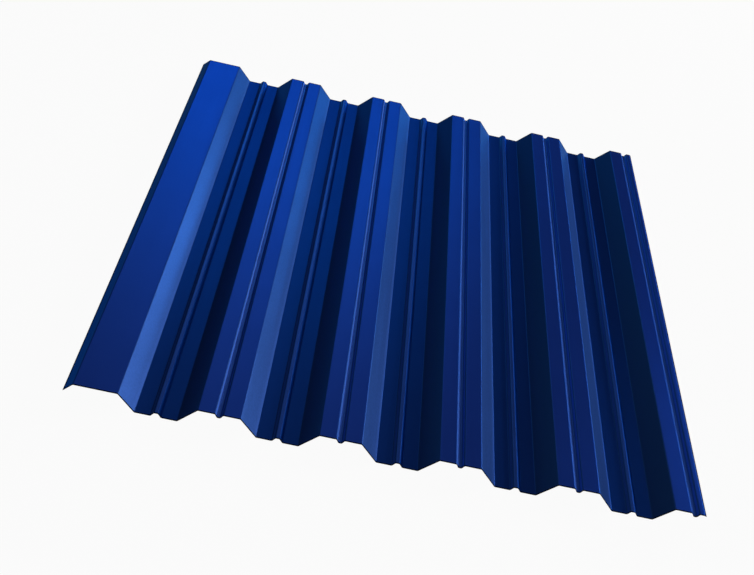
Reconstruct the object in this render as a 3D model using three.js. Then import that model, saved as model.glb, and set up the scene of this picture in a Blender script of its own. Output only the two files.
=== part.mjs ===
// Trapezoidal roll-formed steel sheet for walls, fences and roofs: one strip of coated steel
// with five valleys between six crests, a rib along each valley and a groove along each crest.
// The left edge is the plain lap crest with its turned-down lip, which covers the next sheet's
// grooved edge crest. Sizes are in millimetres. X runs across the waves, Y along the sheet and
// Z up, with the origin under the middle of the sheet at the level that its valleys rest on.
import * as THREE from "three";

// Sheet
const SHEET_LENGTH = 1250; // cut length, along the waves
const STEEL_THICKNESS = 0.7; // steel core with its zinc and paint
const PROFILE_DEPTH = 32; // underside of the valleys to the top of the crests
const VALLEY_COUNT = 5;

// Waves, measured between fold lines
const CREST_WIDTH = 70;
const VALLEY_WIDTH = 70;
const WEB_RUN = 30; // level distance that a sloping web covers
const FOLD_RADIUS = 3; // inside radius of every fold

// Rib that stands up along the middle of each valley
const RIB_HEIGHT = 7;
const RIB_BASE_WIDTH = 17.4;
const RIB_TOP_WIDTH = 6.8;

// Groove sunk along the middle of each crest but the lap crest
const GROOVE_DEPTH = 6.6;
const GROOVE_MOUTH_WIDTH = 13.4;
const GROOVE_FLOOR_WIDTH = 5.6;

// Lap crest and its lip, on the left edge; the lip slopes as the webs do
const LAP_CREST_WIDTH = 72.4;
const LAP_LIP_DROP = 15.6;

// Covered edge, on the right: a narrow flat after the last groove, with its rim bent down
const EDGE_FLAT_WIDTH = 7.4;
const EDGE_RIM_RUN = 3.6;
const EDGE_RIM_DROP = 1.2;

const FOLD_STEPS = 4; // straight steps that make up each rounded fold

// The middle of the steel's thickness is folded first, and its two faces lie half of it away.
const HALF_THICKNESS = STEEL_THICKNESS / 2;
const MIDLINE_RADIUS = FOLD_RADIUS + HALF_THICKNESS;
const MIDLINE_RISE = PROFILE_DEPTH - STEEL_THICKNESS;
const WEB_SLOPE = MIDLINE_RISE / WEB_RUN;

// Fold lines of the cross-section from the left edge to the right one, as (x, z) points.
function foldLines() {
  const points = [new THREE.Vector2(0, 0)];
  const go = (run, rise) => {
    const last = points[points.length - 1];
    points.push(new THREE.Vector2(last.x + run, last.y + rise));
  };
  const stiffener = (mouth, floor, rise) => {
    const flank = (mouth - floor) / 2;
    go(flank, rise);
    go(floor, 0);
    go(flank, -rise);
  };
  const valley = () => {
    const flat = (VALLEY_WIDTH - RIB_BASE_WIDTH) / 2;
    go(flat, 0);
    stiffener(RIB_BASE_WIDTH, RIB_TOP_WIDTH, RIB_HEIGHT);
    go(flat, 0);
  };
  const crestFlat = (CREST_WIDTH - GROOVE_MOUTH_WIDTH) / 2;

  go(LAP_LIP_DROP / WEB_SLOPE, LAP_LIP_DROP);
  go(LAP_CREST_WIDTH, 0);
  for (let wave = 1; wave <= VALLEY_COUNT; wave++) {
    go(WEB_RUN, -MIDLINE_RISE);
    valley();
    go(WEB_RUN, MIDLINE_RISE);
    go(crestFlat, 0);
    stiffener(GROOVE_MOUTH_WIDTH, GROOVE_FLOOR_WIDTH, -GROOVE_DEPTH);
    if (wave < VALLEY_COUNT) go(crestFlat, 0);
  }
  go(EDGE_FLAT_WIDTH, 0);
  go(EDGE_RIM_RUN, -EDGE_RIM_DROP);
  return points;
}

// Points of the folded midline, each with the direction square to the steel on its upper side.
function foldedMidline(corners) {
  const midline = [];
  const upward = (heading) => new THREE.Vector2(-Math.sin(heading), Math.cos(heading));
  const place = (point, heading) => midline.push({ point, normal: upward(heading) });
  const headings = corners.slice(1).map((corner, i) => corner.clone().sub(corners[i]).angle());

  place(corners[0], headings[0]);
  for (let i = 1; i < corners.length - 1; i++) {
    const before = headings[i - 1];
    const turn = Math.atan2(Math.sin(headings[i] - before), Math.cos(headings[i] - before));
    const side = Math.sign(turn); // 1 where the steel folds upwards, -1 where it folds downwards
    const setback = MIDLINE_RADIUS * Math.tan(Math.abs(turn) / 2);
    const forward = new THREE.Vector2(Math.cos(before), Math.sin(before));
    const centre = corners[i]
      .clone()
      .addScaledVector(forward, -setback)
      .addScaledVector(upward(before), side * MIDLINE_RADIUS);
    for (let step = 0; step <= FOLD_STEPS; step++) {
      const heading = before + (turn * step) / FOLD_STEPS;
      const point = centre.clone().addScaledVector(upward(heading), -side * MIDLINE_RADIUS);
      place(point, heading);
    }
  }
  place(corners[corners.length - 1], headings[headings.length - 1]);
  return midline;
}

// The closed outline of the steel: its lower face out and its upper face back.
function crossSection() {
  const midline = foldedMidline(foldLines());
  const face = (side) =>
    midline.map(({ point, normal }) => point.clone().addScaledVector(normal, side * HALF_THICKNESS));
  return new THREE.Shape([...face(-1), ...face(1).reverse()]);
}

function profiledSheet() {
  const geometry = new THREE.ExtrudeGeometry(crossSection(), {
    depth: SHEET_LENGTH,
    bevelEnabled: false,
  });
  geometry.rotateX(Math.PI / 2); // the section stands up in X and Z, and its depth runs along Y
  geometry.computeBoundingBox();
  const { min, max } = geometry.boundingBox;
  geometry.translate(-(min.x + max.x) / 2, -(min.y + max.y) / 2, -min.z);

  const paint = new THREE.MeshStandardMaterial({ color: 0x1a4ba5, roughness: 0.4, metalness: 0 });
  const sheet = new THREE.Mesh(geometry, paint);
  sheet.name = "profiled_sheet";
  return sheet;
}

const part = new THREE.Group();
part.add(profiledSheet());

export default part;
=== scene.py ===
"""Trapezoidal profiled steel sheet: a strip of coil-coated steel, roll-formed into ribbed valleys
and grooved crests, lying on a pale studio floor. Sizes are in metres. X runs across the waves, Y
along the sheet and Z up, with the origin under its middle at the level that the valleys rest on."""

import math
from functools import partial

import bpy
from mathutils import Matrix, Vector


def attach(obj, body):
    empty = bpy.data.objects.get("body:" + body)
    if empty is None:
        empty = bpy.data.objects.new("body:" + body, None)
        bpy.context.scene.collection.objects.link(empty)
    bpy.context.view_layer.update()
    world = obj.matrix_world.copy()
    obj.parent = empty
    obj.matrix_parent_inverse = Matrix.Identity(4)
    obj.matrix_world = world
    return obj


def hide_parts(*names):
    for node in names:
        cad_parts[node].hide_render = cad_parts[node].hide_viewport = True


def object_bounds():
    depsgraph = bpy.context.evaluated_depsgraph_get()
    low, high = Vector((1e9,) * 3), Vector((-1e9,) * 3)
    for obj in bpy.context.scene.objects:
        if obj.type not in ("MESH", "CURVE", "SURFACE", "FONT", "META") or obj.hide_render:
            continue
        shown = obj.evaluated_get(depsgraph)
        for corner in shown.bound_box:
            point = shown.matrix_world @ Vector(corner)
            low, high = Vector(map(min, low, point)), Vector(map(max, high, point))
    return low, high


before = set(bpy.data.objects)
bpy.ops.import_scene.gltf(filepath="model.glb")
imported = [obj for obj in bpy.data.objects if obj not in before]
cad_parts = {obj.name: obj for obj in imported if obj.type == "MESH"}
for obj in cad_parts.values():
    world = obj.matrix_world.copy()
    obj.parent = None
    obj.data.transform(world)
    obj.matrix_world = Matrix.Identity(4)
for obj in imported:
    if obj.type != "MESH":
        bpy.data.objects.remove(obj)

bl_info = {
    "name": "Profiled Steel Sheet",
    "version": (1, 0, 0),
    "blender": (4, 5, 0),
    "location": "View3D > Sidebar > Profiled Sheet",
    "description": "Rolls a coated trapezoidal steel sheet and lights it on a studio floor",
    "category": "Add Mesh",
}

MM = 0.001
CAD_NODE = "profiled_sheet"
CAD_LOW, CAD_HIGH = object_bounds()
CAD_SIZE = CAD_HIGH - CAD_LOW


def linear(hex_colour):
    """An sRGB hex colour as linear red, green and blue."""
    channels = [int(hex_colour[i : i + 2], 16) / 255 for i in (1, 3, 5)]
    return [c / 12.92 if c <= 0.04045 else ((c + 0.055) / 1.055) ** 2.4 for c in channels]


def add_node(tree, kind, inputs=None, **settings):
    """Adds a node and returns its outputs. The settings are the node's own attributes. Each input,
    keyed by its name or number, is a value or the output that feeds it."""
    node = tree.nodes.new(kind)
    for name, value in settings.items():
        setattr(node, name, value)
    for key, value in (inputs or {}).items():
        socket = node.inputs[key]
        if isinstance(value, bpy.types.NodeSocket):
            tree.links.new(value, socket)
        else:
            socket.default_value = value
    return node.outputs


# Sizes and colours ------------------------------------------------------------------------------


def size_setting(name, default, description):
    return bpy.props.FloatProperty(
        name=name, description=description, default=default, min=0, precision=5, unit="LENGTH"
    )


def count_setting(name, default, description):
    return bpy.props.IntProperty(name=name, description=description, default=default, min=1)


def colour_setting(name, hex_colour, description):
    return bpy.props.FloatVectorProperty(
        name=name,
        description=description,
        default=linear(hex_colour),
        subtype="COLOR",
        min=0,
        max=1,
    )


class SheetSizes(bpy.types.PropertyGroup):
    """What the rolls and the shear give the sheet. Widths are measured between fold lines."""

    length: size_setting("Length", CAD_SIZE.y, "Cut length, along the waves")
    depth: size_setting("Depth", CAD_SIZE.z, "Underside of the valleys to the top of the crests")
    thickness: size_setting("Thickness", 0.7 * MM, "Steel with its zinc and paint")
    waves: count_setting("Waves", 5, "Number of valleys across the sheet")
    crest_width: size_setting("Crest Width", 70 * MM, "Top of a wave")
    valley_width: size_setting("Valley Width", 70 * MM, "Bottom of a wave")
    web_run: size_setting("Web Run", 30 * MM, "Level distance that a sloping web covers")
    fold_radius: size_setting("Fold Radius", 3 * MM, "Inside radius of every fold")
    fold_steps: count_setting("Fold Steps", 10, "Straight steps that make up a rounded fold")
    rib_height: size_setting("Rib Height", 7 * MM, "Rise of the rib along a valley")
    rib_base: size_setting("Rib Base", 17.4 * MM, "Width of the rib where it leaves the valley")
    rib_top: size_setting("Rib Top", 6.8 * MM, "Width of the rib's top")
    groove_depth: size_setting("Groove Depth", 6.6 * MM, "Depth of the groove along a crest")
    groove_mouth: size_setting("Groove Mouth", 13.4 * MM, "Width of the groove at the crest")
    groove_floor: size_setting("Groove Floor", 5.6 * MM, "Width of the groove's floor")
    lap_crest: size_setting("Lap Crest", 72.4 * MM, "Width of the plain crest on the left edge")
    lip_drop: size_setting("Lip Drop", 15.6 * MM, "How far the left edge's lip turns down")
    edge_flat: size_setting("Edge Flat", 7.4 * MM, "Flat between the last groove and the rim")
    rim_run: size_setting("Rim Run", 3.6 * MM, "Width of the bent rim on the right edge")
    rim_drop: size_setting("Rim Drop", 1.2 * MM, "How far the right edge's rim bends down")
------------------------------
What to do:
Output nothing except the lines from the line with "upper face back." through the line with "depsgraph = bpy.context.evaluated_depsgraph_get()", copied exactly, end lines included.

Correct answer:
// The closed outline of the steel: its lower face out and its upper face back.
function crossSection() {
  const midline = foldedMidline(foldLines());
  const face = (side) =>
    midline.map(({ point, normal }) => point.clone().addScaledVector(normal, side * HALF_THICKNESS));
  return new THREE.Shape([...face(-1), ...face(1).reverse()]);
}

function profiledSheet() {
  const geometry = new THREE.ExtrudeGeometry(crossSection(), {
    depth: SHEET_LENGTH,
    bevelEnabled: false,
  });
  geometry.rotateX(Math.PI / 2); // the section stands up in X and Z, and its depth runs along Y
  geometry.computeBoundingBox();
  const { min, max } = geometry.boundingBox;
  geometry.translate(-(min.x + max.x) / 2, -(min.y + max.y) / 2, -min.z);

  const paint = new THREE.MeshStandardMaterial({ color: 0x1a4ba5, roughness: 0.4, metalness: 0 });
  const sheet = new THREE.Mesh(geometry, paint);
  sheet.name = "profiled_sheet";
  return sheet;
}

const part = new THREE.Group();
part.add(profiledSheet());

export default part;
=== scene.py ===
"""Trapezoidal profiled steel sheet: a strip of coil-coated steel, roll-formed into ribbed valleys
and grooved crests, lying on a pale studio floor. Sizes are in metres. X runs across the waves, Y
along the sheet and Z up, with the origin under its middle at the level that the valleys rest on."""

import math
from functools import partial

import bpy
from mathutils import Matrix, Vector


def attach(obj, body):
    empty = bpy.data.objects.get("body:" + body)
    if empty is None:
        empty = bpy.data.objects.new("body:" + body, None)
        bpy.context.scene.collection.objects.link(empty)
    bpy.context.view_layer.update()
    world = obj.matrix_world.copy()
    obj.parent = empty
    obj.matrix_parent_inverse = Matrix.Identity(4)
    obj.matrix_world = world
    return obj


def hide_parts(*names):
    for node in names:
        cad_parts[node].hide_render = cad_parts[node].hide_viewport = True


def object_bounds():
    depsgraph = bpy.context.evaluated_depsgraph_get()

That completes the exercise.